Official UK reference figures that affect borrowing affordability
Even though lenders use proprietary scorecards, some public UK figures are useful benchmarks when checking affordability assumptions.
| Reference metric (UK) | Recent figure | Why it matters for eligibility |
|---|---|---|
| National Living Wage (age 21+) | £11.44 per hour (from Apr 2024) | Sets a baseline income level for many applicants and affects disposable income estimates. |
| Personal Allowance | £12,570 per tax year | Impacts take home pay and net affordability calculations. |
| Basic rate income tax | 20% (within standard band) | Gross salary can overstate borrowing power if tax is ignored. |
| Employee National Insurance main rate | 8% on qualifying earnings bands (from Apr 2024) | Directly reduces monthly net income available for repayments. |
Sources: UK government guidance pages including National Minimum Wage rates, Income Tax rates, and National Insurance rates.
These figures are not lending rules by themselves, but they help you estimate realistic take home pay and monthly resilience. Borrowers with thin monthly buffers are more likely to fail affordability checks, especially where credit history is already weak.
How APR changes the repayment burden for the same loan
A lot of people focus only on approval odds. A smarter approach is to compare cost outcomes. For bad credit loans, the same principal can be dramatically more expensive at higher APR. The table below uses standard amortisation calculations for a £5,000 loan over 36 months.
| Loan amount | Term | Representative APR | Approx monthly payment | Approx total repayable |
|---|---|---|---|---|
| £5,000 | 36 months | 14.9% | ~£173 | ~£6,224 |
| £5,000 | 36 months | 29.9% | ~£212 | ~£7,628 |
| £5,000 | 36 months | 49.9% | ~£270 | ~£9,720 |
Illustrative calculations for comparison only. Actual products can include different fees, underwriting tiers, and lender specific criteria.
This is why an eligibility calculator should not just return a yes or no style outcome. You need to know if the likely repayment will stay manageable if your costs increase. A loan that passes today but strains your budget every month can still create long term financial risk.
Using UK labour market context when planning a loan application
Borrowers with bad credit benefit from presenting a stable and current financial profile. One way to sense check this is to compare your situation with broad labour market indicators from official data. The Office for National Statistics labour market releases provide regular updates on employment and unemployment trends. Lenders monitor macro conditions because higher uncertainty can tighten risk appetite, especially in subprime segments.
- If your employment is secure and income is consistent, your affordability profile improves.
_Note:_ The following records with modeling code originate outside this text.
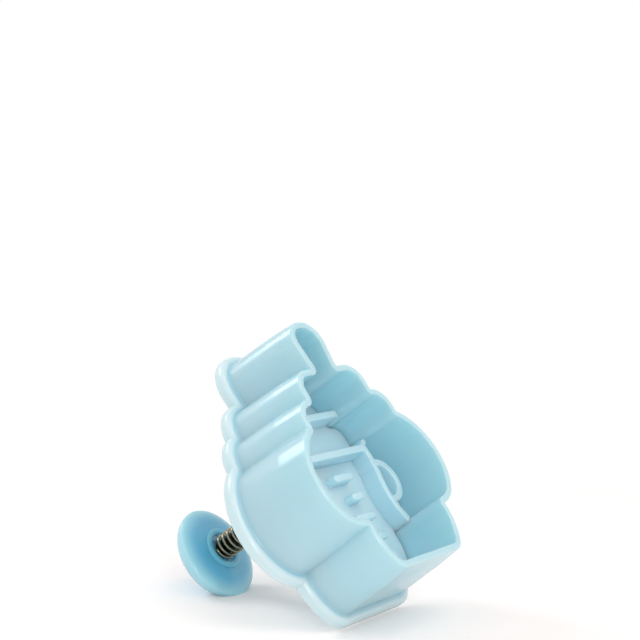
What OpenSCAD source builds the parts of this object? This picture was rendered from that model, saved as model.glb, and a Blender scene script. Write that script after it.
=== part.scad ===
// Plunger cutter in the shape of a two-handled baby bottle.
// Millimetres. The cutting edge stands on z = 0 and the push knob is on top.
// X runs across the bottle, Y runs from its base to its teat, and X = 0 is its middle.

/* [Bottle outline] */
// Height of the cut shape, from the base to the tip of the teat
cut_h = 63.5; // [58:0.5:72]
// Width of the teat at its widest
teat_w = 12.5; // [11.6:0.1:13.5]
// Radius of the teat's rounded shoulders
teat_r = 5.5; // [4.6:0.1:5.7]
// Radius of the flatter tip of the teat
teat_tip_r = 10; // [8:0.5:14]
// How far the teat's sides lean in towards the neck, in degrees
teat_lean = 8; // [3:1:10]
// Height of the upper collar's top above the base
cap_top = 50.9; // [49:0.1:53]
// Width of the upper collar
cap_w = 28.1; // [26:0.1:30]
// Radius of the upper collar's corners
cap_r = 5.4; // [3.5:0.1:6]
// Height of the lower collar's top above the base
ring_top = 43.5; // [42.5:0.1:45]
// Width of the lower collar
ring_w = 39.4; // [37:0.1:41]
// Radius of the lower collar's corners
ring_r = 5.4; // [3:0.1:6]
// Width of the cut shape over the two handles
cut_w = 56; // [54:0.5:60]
// Radius of each handle lobe
lobe_r = 14; // [13:0.1:15]
// Height of the handle lobes' middle above the base
lobe_mid = 23.9; // [23:0.1:25]
// Radius of the lower part of each lobe
lobe_low_r = 9.9; // [9:0.1:11]
// Radius of the base's sides
base_side_r = 13.9; // [12.5:0.1:15]
// Radius of the base's bottom corners
base_r = 3.9; // [3:0.1:5]
// Width of the flat along the base's bottom
base_flat = 23.4; // [22:0.1:25]
// Radius of the outline's inside corners
inside_r = 0.35; // [0.3:0.05:0.6]

/* [Housing] */
// Height of the housing, from the cutting edge to its back
house_h = 23.3; // [21.5:0.1:27]
// Thickness of the cutting wall at its edge
wall = 1.65; // [1.3:0.05:1.9]
// How much the wall grows outwards down to the flange, a moulding draft
draft = 1.2; // [0.3:0.1:1.6]
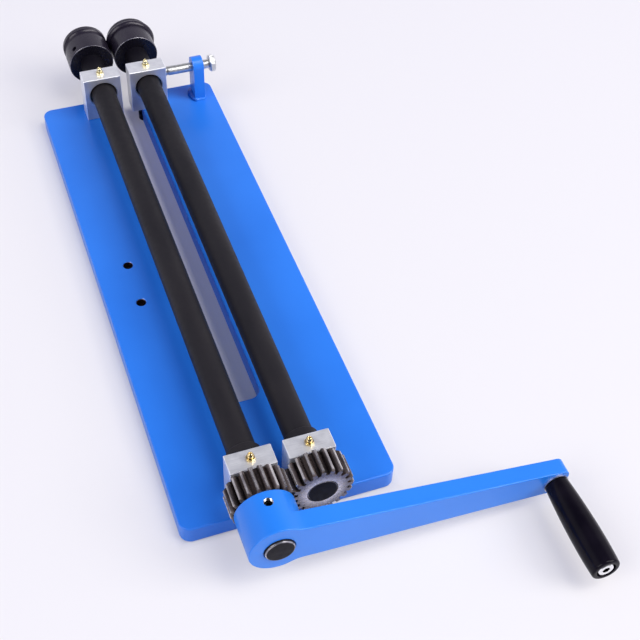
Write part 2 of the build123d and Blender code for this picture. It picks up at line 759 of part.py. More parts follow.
def main():
    """Builds every node in its place."""
    os.makedirs("parts", exist_ok=True)
    fixed_top = screw_top(screw_head_height, screw_length)
    guide_top = screw_top(guide_head_height, guide_screw_length)
    near_low, near_high, far_low, far_high = fixed_screw_places()
    slide_lift = slide_head_clearance - slide_gap
    slide_top = guide_top + slide_lift

    write("base_plate", base_plate())
    write("adjuster_lug", adjuster_lug())
    write("lug_weld", lug_weld())
    near_holes = [(near_low[0], screw_diameter, fixed_top), (near_high[0], screw_diameter, fixed_top)]
    far_holes = [(far_low[0], screw_diameter, fixed_top), (far_high[0], screw_diameter, fixed_top)]
    write("near_fixed_block", bearing_block(lower_x, near_block_y, 0, near_holes))
    write("far_fixed_block", bearing_block(lower_x, far_block_y, 0, far_holes))
    pivot_holes = [(upper_x, guide_screw_diameter, guide_top)]
    slide_holes = [(slide_x, guide_screw_diameter, slide_top)]
    write("near_pivot_block", bearing_block(upper_x, near_block_y, slide_gap, pivot_holes))
    write("far_sliding_block", bearing_block(upper_x, far_block_y, slide_gap, slide_holes))
    write("pivot_screw", guide_screw(upper_x, near_block_y, 0))
    write("slide_screw", guide_screw(slide_x, far_block_y, slide_lift))
    write("near_screw_left", fixed_screw(*near_low))
    write("near_screw_right", fixed_screw(*near_high))
    write("far_screw_left", fixed_screw(*far_low))
    write("far_screw_right", fixed_screw(*far_high))
    for name, x, y in (
        ("near_fixed", lower_x, near_block_y),
        ("far_fixed", lower_x, far_block_y),
        ("near_pivot", upper_x, near_block_y),
        ("far_sliding", upper_x, far_block_y),
    ):
        write(f"{name}_bush", bush(x, y))
        write(f"{name}_nipple", nipple(x, y))

    shaft_radius = shaft_diameter / 2
    spigot_radius = die_bore_diameter / 2
    gear_mid_y = (gear_front_y + gear_back_y) / 2
    lower_gear_angle = lower_gear_screw_angle
    upper_gear_angle = lower_gear_screw_angle + degrees(pi / gear_teeth)
    collar_dimple = (collar_mid_y, collar_screw_diameter, shaft_radius, collar_screw_angle)
    write("lower_shaft", shaft(hub_front_y - lower_shaft_nose, lower_x, [
        collar_dimple,
        (gear_mid_y, small_set_diameter, shaft_radius, lower_gear_angle),
        (hub_screw_y, large_set_diameter, shaft_radius, hub_screw_angle),
        (die_screw_y, small_set_diameter, spigot_radius, lower_die_screw_angle),
    ]))
    write("upper_shaft", shaft(gear_front_y - upper_shaft_nose, upper_x, [
        collar_dimple,
        (gear_mid_y, small_set_diameter, shaft_radius, upper_gear_angle),
        (die_screw_y, small_set_diameter, spigot_radius, upper_die_screw_angle),
    ]))
    write("lower_collar", collar(lower_x))
    write("upper_collar", collar(upper_x))
    write("lower_collar_screw", collar_set(lower_x))
    write("upper_collar_screw", collar_set(upper_x))
    tooth_step = degrees(2 * pi / gear_teeth)
    write("lower_gear", spur_gear(lower_x, tooth_step / 2, lower_gear_angle))
    write("upper_gear", spur_gear(upper_x, 0, upper_gear_angle))
    write("lower_gear_screw", small_set(lower_x, gear_mid_y, shaft_radius, lower_gear_angle))
    write("upper_gear_screw", small_set(upper_x, gear_mid_y, shaft_radius, upper_gear_angle))
    write("lower_die", lower_die())
    write("upper_die", upper_die())
    write("lower_die_screw", small_set(lower_x, die_screw_y, spigot_radius, lower_die_screw_angle))
    write("upper_die_screw", small_set(upper_x, die_screw_y, spigot_radius, upper_die_screw_angle))
    write("crank_arm", crank_arm())
    write("hub_screw", hub_set())
    write("grip_spindle", grip_spindle())
    write("grip_washer", grip_washer())
    write("handle_grip", handle_grip())
    write("adjuster_screw", adjuster_screw())
    write("thrust_tip", thrust_tip())
    tilt = degrees(asin(opening_travel / (far_block_y - near_block_y)))
    print(f"shaft axes x {lower_x:.2f} and {upper_x:.2f}, z {axis_z:.2f}")
    print(f"pivot ({upper_x:.2f}, {near_block_y:.2f}), full tilt {tilt:.4f} deg")
    turns = opening_travel / adjuster_pitch
    print(f"adjuster x {tip_face_x:.2f} y {far_block_y:.2f} z {adjuster_z:.2f}, turns {turns:.3f}")
    print(f"grip axis x {handle_x:.2f} z {handle_z:.2f}, y {grip_end_y:.2f} to {grip_start_y:.2f}")
    print(f"dies y {die_near_y:.2f} to {die_far_y:.2f}, hub front y {hub_front_y:.2f}")


lower_gear_screw_angle = -90.0

if __name__ == "__main__":
    main()
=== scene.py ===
# %% [markdown]
# A bead roller on a pale studio floor. The machine is a thick painted plate with an open throat, two steel
# shafts in aluminium blocks, a pair of gears, a crank and two dies. The exact solids come from the packed
# frame, so this lesson adds what a solid alone doesn't have: surfaces, edges that catch the light, a real
# thread, and the lights and camera of the picture.

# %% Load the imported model
import json
from math import pi, radians, tau

import bmesh
import bpy
import numpy as np
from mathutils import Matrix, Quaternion, Vector


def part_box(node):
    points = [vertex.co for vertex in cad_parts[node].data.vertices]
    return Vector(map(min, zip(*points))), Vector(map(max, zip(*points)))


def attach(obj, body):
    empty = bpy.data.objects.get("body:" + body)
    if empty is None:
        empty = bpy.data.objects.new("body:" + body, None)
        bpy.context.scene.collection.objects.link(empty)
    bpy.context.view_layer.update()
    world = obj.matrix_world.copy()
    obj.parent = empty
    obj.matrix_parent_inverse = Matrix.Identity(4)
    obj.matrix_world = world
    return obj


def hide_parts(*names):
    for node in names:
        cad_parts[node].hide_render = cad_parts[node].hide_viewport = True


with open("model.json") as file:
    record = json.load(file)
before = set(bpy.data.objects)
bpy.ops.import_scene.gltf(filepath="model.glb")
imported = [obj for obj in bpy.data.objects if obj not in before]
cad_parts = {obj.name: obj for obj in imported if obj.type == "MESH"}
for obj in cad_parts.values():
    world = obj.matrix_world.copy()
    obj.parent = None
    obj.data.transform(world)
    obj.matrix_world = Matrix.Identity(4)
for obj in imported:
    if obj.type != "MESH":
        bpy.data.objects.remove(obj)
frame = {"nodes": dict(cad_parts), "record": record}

MM = 0.001
bpy.context.view_layer.update()

# %% [markdown]
# The camera stands in front of the crank end, above and to the left, and looks down at the plate. It could
# be placed by eye, but then no edge would quite agree with the picture, so its place was worked out from
# the plate's corners. Three values fix it: where it stands, the point on the plate's top that sits in the
# middle of the picture, and a small roll about its line of sight.

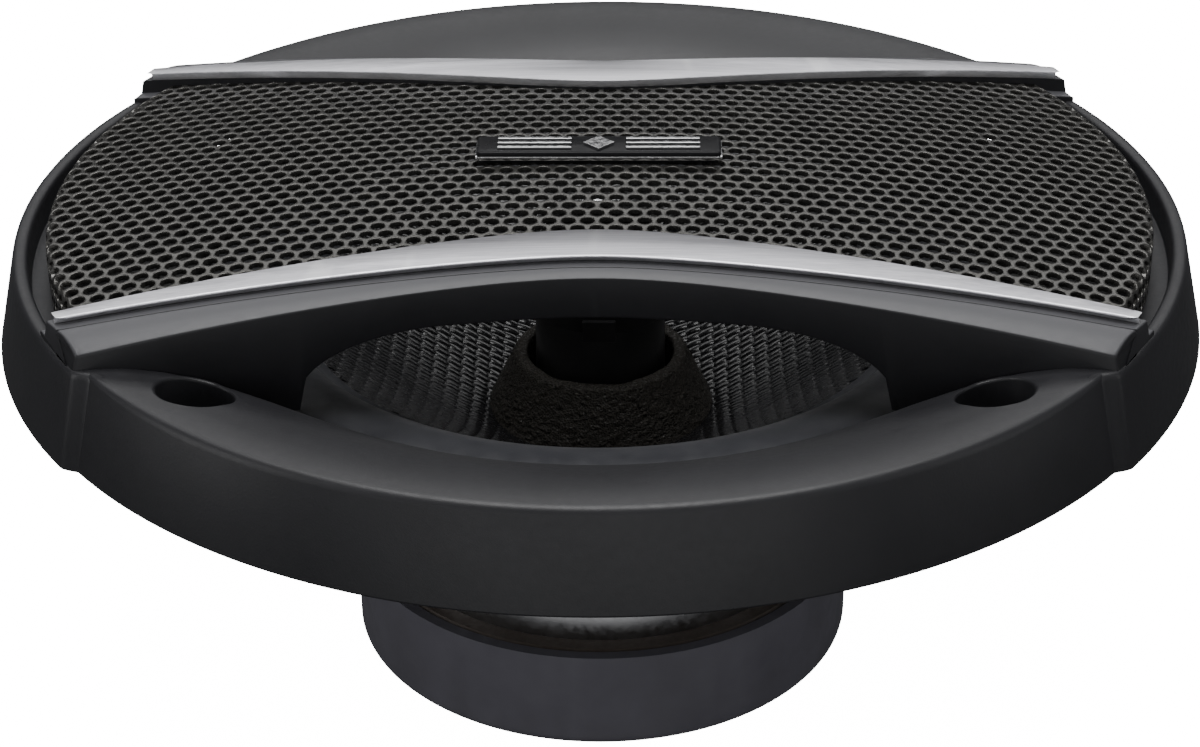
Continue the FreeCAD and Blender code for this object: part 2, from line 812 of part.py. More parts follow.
def back_plate():
    """Back plate and pole in one forging, bored for the tweeter's stem and slotted for its wires."""
    seat = f"{NUT_BOTTOM} + nut_thickness + clearance"
    corners = [
        ("nut_radius + clearance", BACK_BOTTOM),
        ("back_plate_radius", BACK_BOTTOM),
        ("back_plate_radius", MAGNET_BOTTOM),
        ("pole_radius", MAGNET_BOTTOM),
        ("pole_radius", "plate_top + pole_rise"),
        ("pole_bore", "plate_top + pole_rise"),
        ("pole_bore", seat),
        ("nut_radius + clearance", seat),
    ]
    forging = turned("pole_forging", corners)
    slot = block("wire_slot", SLOT_WIDTH, "back_plate_radius + 1", SLOT_DEPTH, 0, 0, BACK_BOTTOM)
    return less("back_plate", forging, slot)


def magnet_boot():
    """The moulded cup over the motor, with an inside groove that lets the tweeter's wires up."""
    bottom = f"{BACK_BOTTOM} - boot_floor"
    inner = "magnet_radius + boot_fit"
    corners = [
        (0, bottom),
        ("boot_radius - boot_round", bottom, "boot_round"),
        ("boot_radius", f"{bottom} + boot_round"),
        ("boot_radius", MAGNET_TOP),
        (inner, MAGNET_TOP),
        (inner, BACK_BOTTOM),
        (0, BACK_BOTTOM),
    ]
    cup = turned("boot_cup", corners)
    depth = "wire_diameter + 2 * clearance"
    height = f"magnet_thickness + back_plate_thickness + {BEYOND}"
    groove = block("boot_groove", SLOT_WIDTH, depth, height, 0, "magnet_radius", BACK_BOTTOM)
    return less("magnet_boot", cup, groove)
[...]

- If overtime or variable earnings are important to your budget, provide clear evidence over several months.
- If your hours changed recently, waiting until your income pattern stabilises can improve outcomes.
In practical terms, the best time to apply is usually when your bank statements show predictable inflows, controlled spending, and no fresh missed payments.
Common mistakes that reduce loan eligibility with bad credit
Many rejections happen because of avoidable issues rather than one single bad mark on a credit file. If you want your calculator estimate to become a real approval, avoid these errors:
- Underreporting expenses: lenders can see recurring outgoings in statements, so optimistic figures weaken credibility.
- Applying to many lenders in a short period: repeated hard searches can look like financial stress.
- Ignoring current debt ratios: high existing commitments leave little room for new repayments.
- Requesting the maximum amount immediately: a moderate first loan can improve acceptance odds and future pricing.
- Not checking your records first: errors in addresses, defaults, or account status can damage assessments.
A useful strategy is to run two or three scenarios in the calculator, then choose the lowest amount that still solves your immediate need. This improves resilience and may help protect your profile over the repayment period.
How to improve eligibility over the next 30 to 180 days
If your current result is borderline or low, you can often improve materially within a few months. Lenders generally reward signs of stability and positive payment behaviour.
- Set all bills and existing credit to direct debit to avoid fresh missed payments.
- Reduce utilisation on credit cards, especially if balances are near limits.
- Clear small outstanding balances that create multiple monthly commitments.
- Keep the same bank account active and avoid unarranged overdrafts.
- Register on the electoral roll at your current address.
- Delay non essential credit applications until your profile strengthens.
These actions can improve your practical affordability and your credit file narrative at the same time. Even a modest reduction in risk tier can lower APR and significantly reduce total repayable amount.
Secured vs unsecured borrowing for poor credit profiles
Some borrowers with very poor credit consider secured options, where an asset is linked to the borrowing. This can expand access for some people but carries additional risk. Unsecured personal loans do not put a specific asset at direct risk from the credit agreement itself, but may have lower maximum limits for bad credit applicants. Secured borrowing can offer larger amounts or lower rates in some cases, but missed repayments can lead to severe consequences.
Before choosing either route, compare:
- Total repayable over full term.
- Default consequences and recovery process.
- Early repayment charges.
- Flexibility for overpayments.
- How quickly funds are needed and documented income requirements.
For most people, starting with the smallest realistic unsecured amount is lower risk while rebuilding credit conduct.
Practical application checklist before you submit
Use this short checklist to move from estimate to application readiness:
- Run the calculator with conservative numbers, not best case assumptions.
- Confirm your requested amount is below the estimated eligible limit.
- Check that monthly repayment leaves a healthy safety margin after bills.
- Gather proof of income, ID, address, and recent bank statements.
- Review your credit report for errors and unresolved account issues.
- Prefer soft search pre qualification where available before hard applications.
Important: This tool provides a planning estimate only. Final lending decisions depend on full underwriting, fraud checks, open banking data where applicable, policy rules, and lender specific scorecards.